With more than a thousand microservices running at any given time, the team naturally wants to automate as much monitoring and operations within Kubernetes as possible.
Monzo also has a small data centre presence, and this is used to connect to legacy payment systems from the likes of MasterCard and the Faster Payments scheme for bank transfers. This is extremely sensitive information, and Kubernetes helps with security here by allowing the team to ensure only the services that need to access these data centres actually do.
"Kubernetes helps us by running our services in containers," Bryant said. "We base our service builds off a special kind of scratch Docker container that contains absolutely nothing - because most of our services are written in Go, we can just build a fat binary, and deploy it in a scratch container.
"There's no kind of base operating system stuff, so the only attack vector really is via our code within the container."
Although building the microservices architecture from the start might seem like a daunting task, the end results have been positive for the bank.
"We have over 1,000 services, we're able to deploy these regularly, on a daily basis, down to individual teams," he said. "I think it was a pretty bold decision to go for building a microservices architecture from the very beginning. It adds a lot of overhead, it takes time away from building our products, [but] I think it's really paid off - we haven't needed to majorly re-architecture."
Observability is crucial. Understanding the full infrastructure from the start enables the company to gain a top-level view but also to zoom in on individual components that may be causing trouble (as was the case with a big outage in 2017).
When a payment is made, the card terminal sends a request to the MasterCard network, and that network will send a request back to Monzo to ask if the payment should be allowed.
"We have a bunch of services internally, 40 or 50 involved in this kind of critical path, which have to do a wide range of things - so very basic things like checking card details are correct, matching the card details to someone's account, checking that person's balance to make sure they've actually got enough money to pay for something, run various fraud checks - and inserting a transaction onto the banking ledger to record the movement of the money."
All of that needs to be monitored closely to ensure that the latency of the services doesn't creep up - because if it does, MasterCard will start declining transactions. The team needs to be able to "very quickly" work out which of the 50-or-so services could be the culprit.

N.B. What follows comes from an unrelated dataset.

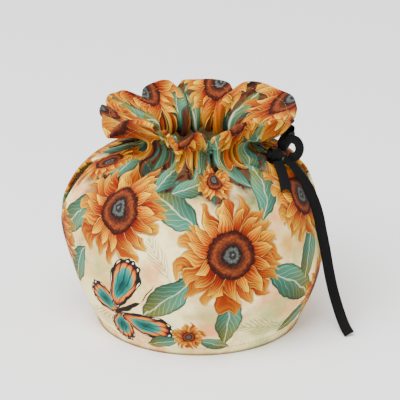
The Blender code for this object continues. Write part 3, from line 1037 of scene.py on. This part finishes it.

And when things go wrong, they can go very wrong.
Henning Jacobs at retailer Zalando maintains a GitHub repository of Kubernetes 'failure stories', where Monzo has the dubious honour of being featured.
Full details of that outage in 2017 was the subject of a talk at last year's KubeCon, called Anatomy of a Production Kubernetes Outage.
In short, the company's entire platform was down for an hour. The culprit in this case was a mixture of failed updates and bugs in - an "interaction between an Etcd upgrade, which is the database that backs up Kubernetes, and a bug in Linkerd, we were using for our service mesh at the time, and a bug in the Kubernetes Etcd client."
This was ultimately resolved by taking down its service mesh.
However, he added that these problems are not inherent to Kubernetes itself, and that once you know it, it makes it "much easier to build up these complex systems".
"It makes the automation of this, the potential for complex and non-deterministic interactions, between components more likely," he said. "I don't say this to scare anyone off of using Kubernetes, it is a great tool. But I think it's important to be aware that things can go wrong."
He added that the team decided to "do Kubernetes the hard way" as laid out by Casey Hightower's tutorial, i.e. with no scripts, on its own, and without the help of a service provider.
"If you're not familiar with Hightower's excellent tutorial, we set up our clusters ourselves, and we generate certificates and install the components and do all the configuration," he said, adding that it was probably the team's only option at the time and that if it was building Monzo today, they would have looked into automated tooling, which have "gotten much better recently".
"I think one of the really great benefits we've got from doing Kubernetes the hard way is that we have a pretty deep understanding of how our stuff works, and how Kubernetes works, and how to operate it," he added. "This has proved really valuable, especially when fixing or investigating outages."
One such problem was a latency spike when the team deployed certain services - it wasn't an urgent problem, however, it was annoying enough that it needed fixing. The team was able to locate the problem (a bad interaction between Linkerd and the Kubernetes endpoint API) and fix it.
Bryant also had high praise for the Kubernetes community, whether that is from the big tech companies or individual contributors. He added that the bank has "a lot of confidence in the quality of the Kubernetes releases," and that his advice to new adopters would be to experiment with the platform as a learning exercise. "At the very least, you'll hopefully get an appreciation for how much you're paying for GKE [Google Kubernetes Engine]," he said.